**TO BE DONE:** Return the line containing "friction_washer(slot_half_gap - friction_washer_thickness))", the line containing "obj.parent = empty", and every line between them, exactly as they stand. Output nothing else.
++++++++
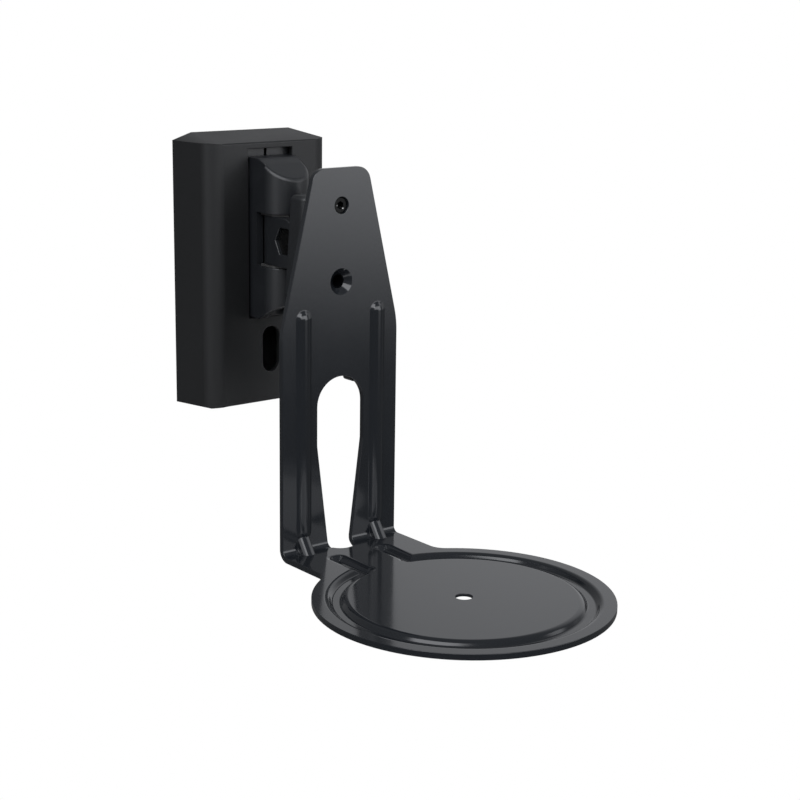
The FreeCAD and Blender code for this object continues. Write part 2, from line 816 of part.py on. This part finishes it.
def speaker_tray():
    """Folded sheet with pressed groove, ribs and gussets, and every opening in it."""
    sheet = joined(upright(), bend(), platform())
    wall_angle = math.atan2(groove_depth, (groove_outer - groove_inner - groove_floor) / 2)
    spread = tray_sheet * math.tan(wall_angle / 2)
    w = upright_half_width
    in_front = block(-w, w, tray_face - 2 * rib_height, tray_face + past, platform_top, upright_top)
    behind = block(-w, w, tray_face - past, tray_back, platform_top, upright_top)
    corner_front = block(
        -w, w, tray_face - gusset_rise, tray_face + past, platform_top - past, platform_top + 2 * gusset_rise
    )
    corner_back = block(
        -w, w, tray_face - gusset_rise, tray_back, platform_bottom, platform_top + gusset_rise
    )
    ridges = [groove(platform_bottom, spread)]
    hollows = [groove(platform_top, 0), cutout()]
    for x in (-rib_place, rib_place):
        ridges.append(rib(x).common(in_front))
        ridges.append(gusset(x, 0).common(corner_front))
        hollows.append(rib_bar(x, tray_sheet).common(behind))
        hollows.append(gusset(x, tray_sheet).common(corner_back))
    sheet = joined(sheet, *ridges).cut(hollows)
    hole = FreeCAD.Vector(0, platform_y, platform_bottom)
    sheet = sheet.cut(rod(platform_hole_radius, tray_sheet, hole, Z))
    sheet = sheet.cut(rod(platform_seat_radius, platform_seat_depth, hole, Z))
    upper = FreeCAD.Vector(0, tray_face, upper_screw_z)
    sheet = sheet.cut(rod(tray_hole_radius, tray_sheet, upper, Y))
    lower = FreeCAD.Vector(0, tray_face, lower_screw_z)
    sheet = sheet.cut(rod(sink_hole_radius, tray_sheet, lower, Y))
    sheet = sheet.cut(countersink(sink_radius, sink_hole_radius, tray_face, lower_screw_z, Y))
    return sheet


def save(name, shape):
    """Writes one piece and stops on a shape that is not whole."""
    if not shape.isValid() or len(shape.Solids) != 1:
        raise ValueError(name + " is not one valid solid")
    shape.Solids[0].exportStep("parts/" + name + ".step")


os.makedirs("parts", exist_ok=True)
save("wall_plate", wall_plate())
save("wall_cover", wall_cover())
save("cover_screw", cover_screw())
save("hinge_fork", hinge_fork())
save("swivel_bolt", swivel_bolt())
save("thrust_washer_lower", thrust_washer(recess_bottom))
save("thrust_washer_upper", thrust_washer(recess_top - thrust_washer_thickness))
save("swivel_knuckle", swivel_knuckle())
save("tilt_bolt", tilt_bolt())
save("tilt_nut", tilt_nut())
save("tilt_spring_washer", tilt_spring_washer())
save("friction_washer_left", friction_washer(-slot_half_gap))
save("friction_washer_right", friction_washer(slot_half_gap - friction_washer_thickness))
save("tilt_bracket", tilt_bracket())
save("back_plate", back_plate())
save("tray_screw", tray_screw())
save("speaker_tray", speaker_tray())
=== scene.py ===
import json
from math import radians, sin

import bmesh
import bpy
from mathutils import Matrix, Vector


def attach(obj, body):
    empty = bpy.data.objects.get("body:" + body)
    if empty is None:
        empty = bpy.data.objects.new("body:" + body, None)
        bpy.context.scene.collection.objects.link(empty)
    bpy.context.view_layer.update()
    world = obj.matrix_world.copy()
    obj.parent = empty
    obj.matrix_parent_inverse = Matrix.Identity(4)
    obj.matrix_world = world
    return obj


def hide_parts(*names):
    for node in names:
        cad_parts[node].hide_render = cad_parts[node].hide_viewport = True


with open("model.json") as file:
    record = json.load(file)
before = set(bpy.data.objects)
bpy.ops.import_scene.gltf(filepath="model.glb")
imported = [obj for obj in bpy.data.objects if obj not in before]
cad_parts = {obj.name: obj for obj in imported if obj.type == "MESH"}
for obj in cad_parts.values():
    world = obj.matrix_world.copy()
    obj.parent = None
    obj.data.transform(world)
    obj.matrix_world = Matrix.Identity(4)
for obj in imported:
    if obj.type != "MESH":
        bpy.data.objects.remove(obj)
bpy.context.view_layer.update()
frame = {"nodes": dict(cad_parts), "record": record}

NODES = frame["nodes"]
SLOTS = {part["node"]: part["material_slot"] for part in frame["record"]["subparts"]}

# Camera, fitted to the photograph
EYE = Vector((-0.42193, -0.64185, 0.12453))
TURN_RIGHT = radians(38.684)
TILT_DOWN = radians(13.616)
ROLL = radians(0.787)
FOCAL_MM = 77.766
SENSOR_MM = 36.0

# Joining triangles into whole faces: corners this close are one, and this angle still counts as flat
SAME_PLACE = 0.000002
STILL_FLAT = radians(0.3)

# Rounding: the least angle of a rounded edge, on a copy and on a node that stays, and the
# largest angle that is shaded as smooth
SHARP = radians(30.0)
SHARP_ON_NODE = radians(32.0)
SMOOTH = radians(40.0)

# How far off a corner may lie and still count as on a level, on the line or at the foot of a
# ridge, or on a radius, and how far off a level the two ends of an edge may lie together
LEVEL_SLACK = 0.00003
RIDGE_SLACK = 0.00002
RADIUS_SLACK = 0.0001
EDGE_SLACK = 0.00004

# Widths by which the edges of three nodes that stay are rounded
SOFT_EDGES = {
    "swivel_knuckle": 0.0004,
    "tilt_bracket": 0.0004,
    "back_plate": 0.00015,
}

# Tray: the platform and its groove, and how far their edges are rounded
PLATFORM_MIDDLE = Vector((0.0, -0.15684))
PLATFORM_TOP = -0.1102
GROOVE_FLOOR = -0.1124
SHOULDER_ROUNDING = 0.0013
FLOOR_ROUNDING = 0.0006
CUT_ROUNDING = 0.0002

# Where the edges of the ring lie, as distances from the platform's middle, and those of the two
# channels, as distances from the middle plane and places along the neck
RING_REACH = (0.043, 0.057)
CHANNEL_ASIDE = (0.0075, 0.0165)
CHANNEL_ALONG = (-0.113, -0.084)

# Pressed groove: the radii of its floor and of its shoulders, and how far each one is moved
# sideways so that the walls of the copy stand steeper
GROOVE_MIDDLE = 0.05025
GROOVE_FLOOR_HALF = 0.0015
FLOOR_MOVE = 0.0002
GROOVE_HALF = 0.00425
SHOULDER_MOVE = -0.0006
MOVE_REACH = 0.0020

# The countersunk hole, whose edges stay sharp, and how far from its axis the painted shade on the face behind
# it starts to darken and is fully dark
SINK_MIDDLE = Vector((0.0, -0.0738, 0.0035))
SINK_REACH = 0.0064
HOLE_SHADE_FADE = (0.0040, 0.0033)

# Tray screw: two painted glints, small bright metallic spots on the rim of the socket, and how wide they are
GLINT_PLACES = (Vector((-0.0014, 0.0, 0.0350)), Vector((0.0013, 0.0, 0.0337)))
GLINT_REACH = 0.00042

# Gusset: its distance from the middle, where its top ends, and how far its ridge is raised
GUSSET_PLACE = 0.019
GUSSET_TOP = -0.1035
RIDGE_RISE = (0.0, -0.00021, 0.00015)
RIDGE_FOOT_RISE = (0.0, -0.00031, 0.0)

# How the flat top of a gusset is told from other faces: how far its middle may lie aside, its
# least area, how its normal points outward and upward, and where its ridge lies along the neck
GUSSET_ASIDE = 0.0002
GUSSET_LEAST_AREA = 0.00001
GUSSET_OUTWARD = -0.7
GUSSET_UPWARD = (0.5, 0.65)
GUSSET_ALONG = (-0.0812, -0.076)

# Fork: its nose, the plain edges of the casting in front of the cover, and the share of an
# edge's direction along the upright from which it is left sharp
NOSE_FRONT = -0.030
NOSE_LOW = 0.036
NOSE_ROUNDING = 0.0014
CAST_ROUNDING = 0.0004
BEFORE_COVER = -0.0236
UPRIGHT = 0.99

# Cover: its front, how far out its outer edges start, and how far out those of its openings end
COVER_FRONT = -0.0234
COVER_EDGE_ASIDE = 0.022
COVER_EDGE_ENDWAYS = 0.0565
COVER_OPENING_ASIDE = 0.018
COVER_OPENING_ENDWAYS = 0.0563
COVER_EDGE_ROUNDING = 0.0008
COVER_OPENING_ROUNDING = 0.0003

# The blacks lean a little to blue
COOL = (0.86, 1.0, 1.22)

# Surroundings, white to the camera
FLOOR_Z = -1.6
FLOOR_HALF = 1.5
FLOOR_GREY = 0.82
FLOOR_MOTTLE = 0.02
WHITE = 1.0
WHITE_OF_FLOOR = 0.8
WHITE_IN_GLOSS = 0.06
LIGHT_TINT = (0.985, 1.0, 1.035)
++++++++
**ANSWER TO THIS EXERCISE:**
save("friction_washer_right", friction_washer(slot_half_gap - friction_washer_thickness))
save("tilt_bracket", tilt_bracket())
save("back_plate", back_plate())
save("tray_screw", tray_screw())
save("speaker_tray", speaker_tray())
=== scene.py ===
import json
from math import radians, sin

import bmesh
import bpy
from mathutils import Matrix, Vector


def attach(obj, body):
    empty = bpy.data.objects.get("body:" + body)
    if empty is None:
        empty = bpy.data.objects.new("body:" + body, None)
        bpy.context.scene.collection.objects.link(empty)
    bpy.context.view_layer.update()
    world = obj.matrix_world.copy()
    obj.parent = empty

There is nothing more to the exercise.